The pontiff's trip to Albania came at a sensitive time, during turmoil in the Middle East and rising religious intolerance in Europe.

- 'Land of martyrs' -

Yellow-and-white Vatican flags flew alongside Albanian ones in Tirana's main streets while vast portraits of Catholic priests and nuns persecuted under Communism -- when Albania became the world's first atheist state -- were strung across roads.

Some believers waved welcome banners while others chanted: "Papa Francesco!

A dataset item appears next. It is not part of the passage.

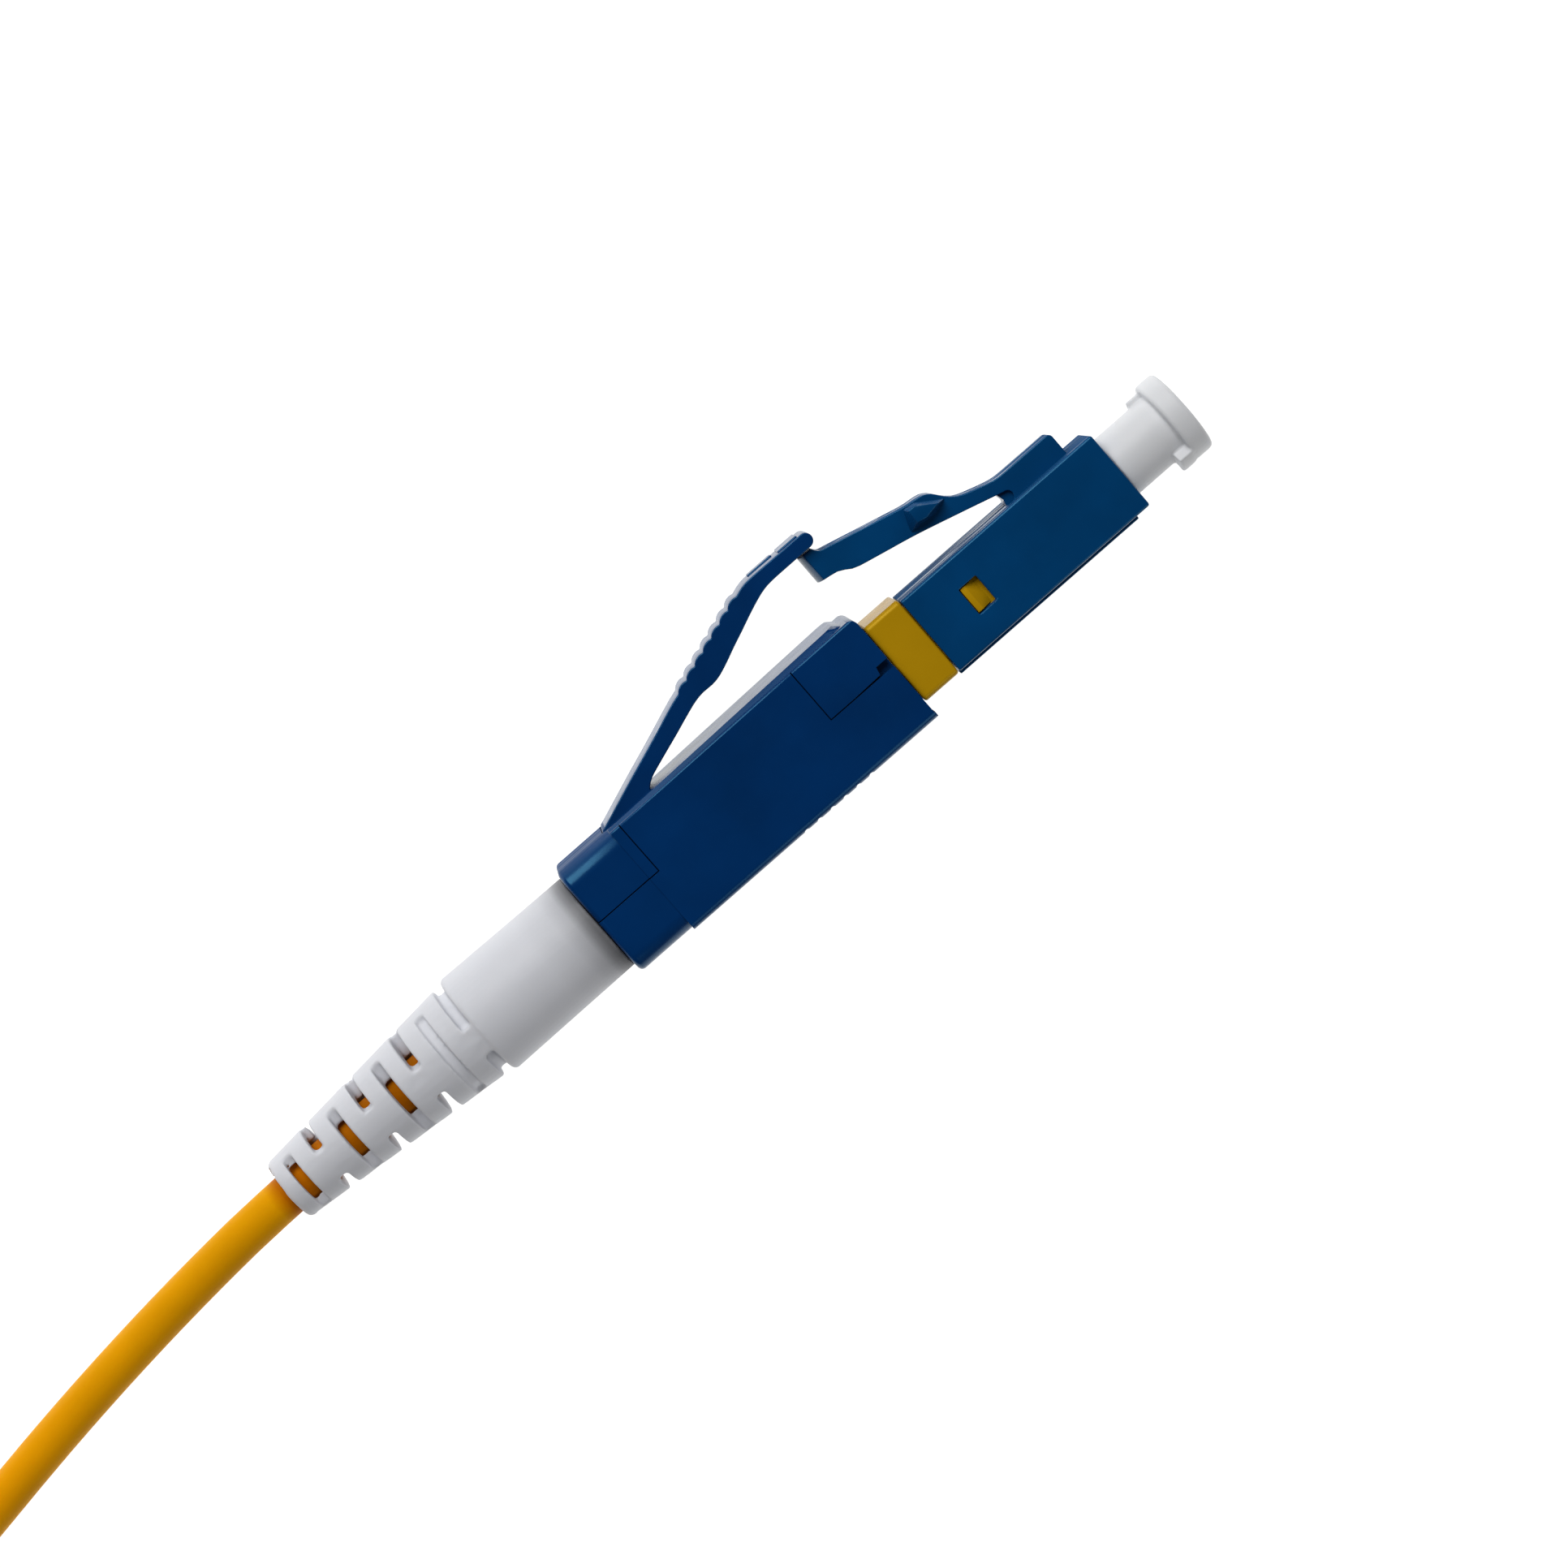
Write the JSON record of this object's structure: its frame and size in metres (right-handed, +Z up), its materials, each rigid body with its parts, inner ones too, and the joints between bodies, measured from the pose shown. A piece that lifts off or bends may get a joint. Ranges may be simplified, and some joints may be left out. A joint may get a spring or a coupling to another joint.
{
  "type": "lc fibre connector",
  "caption": "LC fibre-optic connector with a latch, trigger clip, slotted boot, dust cap and a coiled jacketed tail.",
  "frame": {"origin": "middle of the front housing's mating face, on the ferrule's axis", "axes": "+X along the ferrule axis towards the mating end, +Y to the latch side, +Z up; the connector lies on the flank of its rear housing at z = -2.95 mm"},
  "size_m": [0.1394, 0.0207, 0.0122],
  "materials": {
    "housing_blue": "satin moulded blue",
    "collar_amber": "glossy amber yellow",
    "zirconia": "polished ceramic",
    "flange_metal": "nickel plated",
    "spring_steel": "bright wire",
    "glass_fibre": "clear",
    "buffer_white": "satin",
    "crimp_metal": "nickel plated",
    "aramid_yellow": "yarn",
    "boot_white": "matte soft plastic",
    "cap_white": "satin",
    "jacket_yellow": "satin cable jacket",
    "strap_natural": "satin"
  },
  "bodies": {
    "connector": {"front_housing": "housing_blue", "inner_body": "collar_amber", "spring": "spring_steel", "rear_housing": "housing_blue", "trigger_clip": "housing_blue", "crimp_sleeve": "crimp_metal", "aramid_yarn": "aramid_yellow", "boot": "boot_white", "cable": "jacket_yellow", "cord_hank": "jacket_yellow", "hank_strap_near": "strap_natural", "hank_strap_far": "strap_natural"},
    "latch": {"latch_arm": "housing_blue"},
    "trigger": {"trigger_lever": "housing_blue"},
    "ferrule_unit": {"ferrule": "zirconia", "ferrule_flange": "flange_metal", "fibre": "glass_fibre", "buffer_tube": "buffer_white"},
    "cap": {"dust_cap": "cap_white"}
  },
  "joints": [
    {"name": "trigger_press", "type": "hinge", "parent": "connector", "child": "trigger", "pos_m": [-0.0273, 0.00441, 0], "axis": [0, 0, -1], "range_deg": [0, 6.5], "stiffness_Nm_per_rad": 0.1},
    {"name": "latch_flex", "type": "hinge", "parent": "connector", "child": "latch", "pos_m": [-0.0059, 0.00346, 0], "axis": [0, 0, 1], "range_deg": [0, 10.2], "stiffness_Nm_per_rad": 0.004},
    {"name": "ferrule_float", "type": "slide", "parent": "connector", "child": "ferrule_unit", "axis": [-1, 0, 0], "range_m": [0, 0.001], "stiffness_N_per_m": 1500, "deforming": ["spring"]},
    {"name": "dust_cap_pull", "type": "slide", "parent": "connector", "child": "cap", "axis": [1, 0, 0], "range_m": [0, 0.008]}
  ],
  "couplings": [
    {"joint": "latch_flex", "follows": "trigger_press", "ratio": 1.42}
  ]
}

Papa Francesco!"

While celebrating mass at the central Mother Teresa square under light rain, the pope honoured those who suffered under former communist dictator Enver Hoxha, who ruled from 1945 to 1985. Under his rule, scores of priests and imams were executed or persecuted while many churches and mosques were razed.

"Albania was a land of martyrs," Francis told the crowd of up to 300,000.

Nearly 2,000 Orthodox and Catholic churches were destroyed or transformed into cinemas, theatres and dance halls under Hoxha, according to Francis, who earlier said the successful rebirth of the Catholic faith after such persecution made Albania a place where "I felt like I should go".

On the way back to the Vatican City after the trip, the pope told journalists that he had picked Albania as the first European country to visit because he "wanted to send a message, a signal to Europe".

Although he did not spell out the message, he stressed the peaceful coexistence of people with different faiths in Albania.

The revival of Catholicism in the country is due in part to the popularity of Mother Teresa, an ethnic Albanian born in neighbouring Macedonia.

Yet only about 15 percent of the population is Catholic, with Muslims in the majority with 56 percent, and the Orthodox making up 11 percent.

The Argentine pontiff travelled in the same open-topped vehicle he uses in Saint Peter's Square and stopped on several occasions to shake hands with believers or to take children in his arms.

Hysen Doli, an 85-year-old Muslim who had come to the square with 10 members of his family, told AFP: "We belong to another religion but have come here out of respect to get the pope's blessing."

- Heightened security -

Francis concluded his packed 11-hour visit with a visit to orphans in a social centre near the Albanian capital.

The Holy See hopes Albania -- with one of the youngest populations in Europe -- will be a source of converts in a largely secular continent.

Despite some speculation about a possible IS attack, the visit, secured by unprecedented security measures, ended without incident.

Some Vatican-watchers feared Francis had made himself a target by speaking out against the Islamic State organisation.

The Vatican has voiced unusual support for US air strikes in Iraq to defend persecuted Christians there.

Albania last month began sending weapons and ammunition to Kurdish forces fighting IS militants in Iraq, and security sources in the country have dismissed concern that home-grown militants might be planning an attack.

It is the second papal visit to Albania in modern times. Pope John Paul II travelled there the year after the collapse of its communist regime in 1992.